#### Exercise aim
Every line below is to be quoted exactly, with nothing added or dropped.

#### Available data
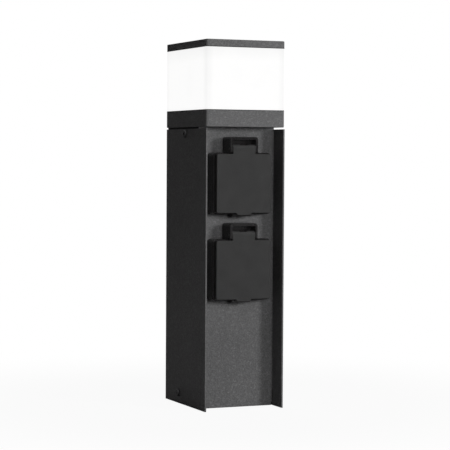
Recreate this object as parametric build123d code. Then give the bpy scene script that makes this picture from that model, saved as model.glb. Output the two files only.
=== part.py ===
from build123d import *
import os

# A garden socket post: a folded sheet shell with a recessed front panel, two flap-lid sockets one above
# the other, and a lamp head with an opal diffuser. Millimetres, Z up, front towards -Y, origin on the
# ground under the middle of the post.

os.makedirs("parts", exist_ok=True)

# Shell and front panel
post_width = 85.0
post_depth = 108.0
shell_height = 280.0
sheet = 1.5
shell_bend = 2.2
recess_depth = 22.5
panel_flange = 12.0
panel_flange_top = 252.0
panel_bend = 1.6

# Neck frame that carries the lamp head above the shell
head_gap = 1.8
neck_height = 24.0
neck_flange = 14.0
rod_edge = 8.0

# Lamp head
head_corner = 2.5
head_edge = 0.7
lamp_base_height = 16.2
lamp_base_wall = 2.5
lamp_base_floor = 2.0
seal_thickness = 0.8
diffuser_height = 61.5
diffuser_wall = 3.0
cap_height = 6.7
cap_skin = 2.0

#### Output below
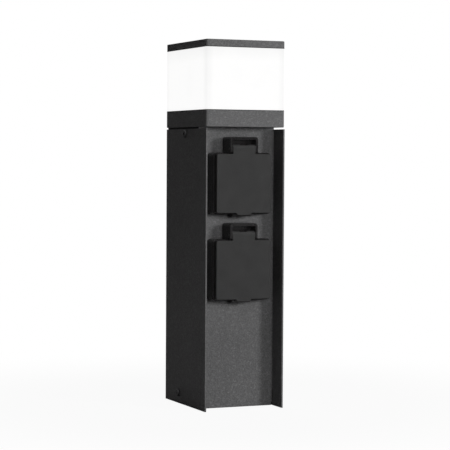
Recreate this object as parametric build123d code. Then give the bpy scene script that makes this picture from that model, saved as model.glb. Output the two files only.
=== part.py ===
from build123d import *
import os

# A garden socket post: a folded sheet shell with a recessed front panel, two flap-lid sockets one above
# the other, and a lamp head with an opal diffuser. Millimetres, Z up, front towards -Y, origin on the
# ground under the middle of the post.

os.makedirs("parts", exist_ok=True)

# Shell and front panel
post_width = 85.0
post_depth = 108.0
shell_height = 280.0
sheet = 1.5
shell_bend = 2.2
recess_depth = 22.5
panel_flange = 12.0
panel_flange_top = 252.0
panel_bend = 1.6

# Neck frame that carries the lamp head above the shell
head_gap = 1.8
neck_height = 24.0
neck_flange = 14.0
rod_edge = 8.0

# Lamp head
head_corner = 2.5
head_edge = 0.7
lamp_base_height = 16.2
lamp_base_wall = 2.5
lamp_base_floor = 2.0
seal_thickness = 0.8
diffuser_height = 61.5
diffuser_wall = 3.0
cap_height = 6.7
cap_skin = 2.0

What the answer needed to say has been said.